Essentially, the story is about the camaraderie that four men develop while stranded in the ocean on a small boat. Crane was not an optimistic man and had an unabashedly dim view of society prevalently seen throughout his works.

This tale is no exception. The men could see the shore from the dinghy they occupied upon the sinking of their original vessel, but they cannot defeat the crest of the waves without overturning the boat in order to reach the shore. Throughout most of the story, they have no hope that help will come.

Spoiler alert: it doesn’t, at least not for all of them. After risking their lives to swim to shore, a stranger assisted the washed-up remaining crew. In the end, a widely accepted interpretation of the conceit is that we, as human beings, have no one we can count on but one another.

The men in the boat formed a support system in one another because they were forced to. There was no shining ray of enlightenment or assistance from the heavens, just the men and dangerous open water.

I have awaited some sort of divine intervention, and much like the men in the boat, it has not come. From this, I have seen that humans are the only lifelines we have in this world.  

Maybe this is just a view that America’s tainted youth temporarily adopts (seeing as Crane died with only 28 years of life-experience), but I would not have survived the incident without the help of complete strangers, my friends and my family.

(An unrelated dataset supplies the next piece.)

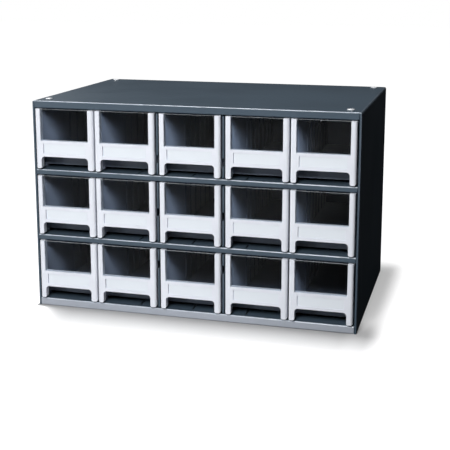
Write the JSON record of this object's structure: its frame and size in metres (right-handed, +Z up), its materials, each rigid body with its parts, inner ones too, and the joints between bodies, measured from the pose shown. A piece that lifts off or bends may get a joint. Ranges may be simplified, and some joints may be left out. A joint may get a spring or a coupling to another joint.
{
  "type": "parts bin cabinet",
  "caption": "Steel small parts cabinet with rows of plastic drawers that slide out, each with a clear window, a label recess and a finger gap.",
  "frame": {"origin": "middle of the footprint, at the level the cabinet rests on", "axes": "+X to the right as seen from the drawer fronts, +Y from the drawer fronts to the back, +Z up"},
  "size_m": [0.4318, 0.2794, 0.2809],
  "materials": {
    "case_enamel": "baked blue-grey enamel, slightly glossy, with fine texture",
    "front_plastic": "moulded pale grey-white plastic, satin",
    "tub_plastic": "moulded slate grey plastic, satin",
    "clear_window": "clear moulded plastic, glossy"
  },
  "bodies": {
    "cabinet": {"case_shell": "case_enamel", "stacking_studs": "case_enamel", "base_pan": "case_enamel", "rear_stops": "case_enamel", "back_panel": "case_enamel", "shelf_upper": "case_enamel", "shelf_lower": "case_enamel", "divider_left": "case_enamel", "divider_right": "case_enamel"},
    "drawer_r1c1": {"tub_r1c1": "tub_plastic", "front_r1c1": "front_plastic", "window_r1c1": "clear_window"},
    "drawer_r1c2": {"tub_r1c2": "tub_plastic", "front_r1c2": "front_plastic", "window_r1c2": "clear_window"},
    "drawer_r1c3": {"tub_r1c3": "tub_plastic", "front_r1c3": "front_plastic", "window_r1c3": "clear_window"},
    "drawer_r1c4": {"tub_r1c4": "tub_plastic", "front_r1c4": "front_plastic", "window_r1c4": "clear_window"},
    "drawer_r1c5": {"tub_r1c5": "tub_plastic", "front_r1c5": "front_plastic", "window_r1c5": "clear_window"},
    "drawer_r2c1": {"tub_r2c1": "tub_plastic", "front_r2c1": "front_plastic", "window_r2c1": "clear_window"},
    "drawer_r2c2": {"tub_r2c2": "tub_plastic", "front_r2c2": "front_plastic", "window_r2c2": "clear_window"},
    "drawer_r2c3": {"tub_r2c3": "tub_plastic", "front_r2c3": "front_plastic", "window_r2c3": "clear_window"},
    "drawer_r2c4": {"tub_r2c4": "tub_plastic", "front_r2c4": "front_plastic", "window_r2c4": "clear_window"},
    "drawer_r2c5": {"tub_r2c5": "tub_plastic", "front_r2c5": "front_plastic", "window_r2c5": "clear_window"},
    "drawer_r3c1": {"tub_r3c1": "tub_plastic", "front_r3c1": "front_plastic", "window_r3c1": "clear_window"},
    "drawer_r3c2": {"tub_r3c2": "tub_plastic", "front_r3c2": "front_plastic", "window_r3c2": "clear_window"},
    "drawer_r3c3": {"tub_r3c3": "tub_plastic", "front_r3c3": "front_plastic", "window_r3c3": "clear_window"},
    "drawer_r3c4": {"tub_r3c4": "tub_plastic", "front_r3c4": "front_plastic", "window_r3c4": "clear_window"},
    "drawer_r3c5": {"tub_r3c5": "tub_plastic", "front_r3c5": "front_plastic", "window_r3c5": "clear_window"}
  },
  "joints": [
    {"name": "slide_r1c1", "type": "slide", "parent": "cabinet", "child": "drawer_r1c1", "axis": [0, -1, 0], "range_m": [0, 0.215]},
    {"name": "slide_r1c2", "type": "slide", "parent": "cabinet", "child": "drawer_r1c2", "axis": [0, -1, 0], "range_m": [0, 0.215]},
    {"name": "slide_r1c3", "type": "slide", "parent": "cabinet", "child": "drawer_r1c3", "axis": [0, -1, 0], "range_m": [0, 0.215]},
    {"name": "slide_r1c4", "type": "slide", "parent": "cabinet", "child": "drawer_r1c4", "axis": [0, -1, 0], "range_m": [0, 0.215]},
    {"name": "slide_r1c5", "type": "slide", "parent": "cabinet", "child": "drawer_r1c5", "axis": [0, -1, 0], "range_m": [0, 0.215]},
    {"name": "slide_r2c1", "type": "slide", "parent": "cabinet", "child": "drawer_r2c1", "axis": [0, -1, 0], "range_m": [0, 0.215]},
    {"name": "slide_r2c2", "type": "slide", "parent": "cabinet", "child": "drawer_r2c2", "axis": [0, -1, 0], "range_m": [0, 0.215]},
    {"name": "slide_r2c3", "type": "slide", "parent": "cabinet", "child": "drawer_r2c3", "axis": [0, -1, 0], "range_m": [0, 0.215]},
    {"name": "slide_r2c4", "type": "slide", "parent": "cabinet", "child": "drawer_r2c4", "axis": [0, -1, 0], "range_m": [0, 0.215]},
    {"name": "slide_r2c5", "type": "slide", "parent": "cabinet", "child": "drawer_r2c5", "axis": [0, -1, 0], "range_m": [0, 0.215]},
    {"name": "slide_r3c1", "type": "slide", "parent": "cabinet", "child": "drawer_r3c1", "axis": [0, -1, 0], "range_m": [0, 0.215]},
    {"name": "slide_r3c2", "type": "slide", "parent": "cabinet", "child": "drawer_r3c2", "axis": [0, -1, 0], "range_m": [0, 0.215]},
    {"name": "slide_r3c3", "type": "slide", "parent": "cabinet", "child": "drawer_r3c3", "axis": [0, -1, 0], "range_m": [0, 0.215]},
    {"name": "slide_r3c4", "type": "slide", "parent": "cabinet", "child": "drawer_r3c4", "axis": [0, -1, 0], "range_m": [0, 0.215]},
    {"name": "slide_r3c5", "type": "slide", "parent": "cabinet", "child": "drawer_r3c5", "axis": [0, -1, 0], "range_m": [0, 0.215]}
  ]
}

Maybe a god is the reason we are here initially. But for now, like Crane, I can count only on the unyielding generosity and kindness that can be found throughout the human race.That lesson is all-important, being that as a society we focus on our mistakes.

I am not in anyway attempting to disprove the existence of a higher being; I am simply attempting to prove that waiting for one to show itself is a distraction from the divine beauty right in front of us.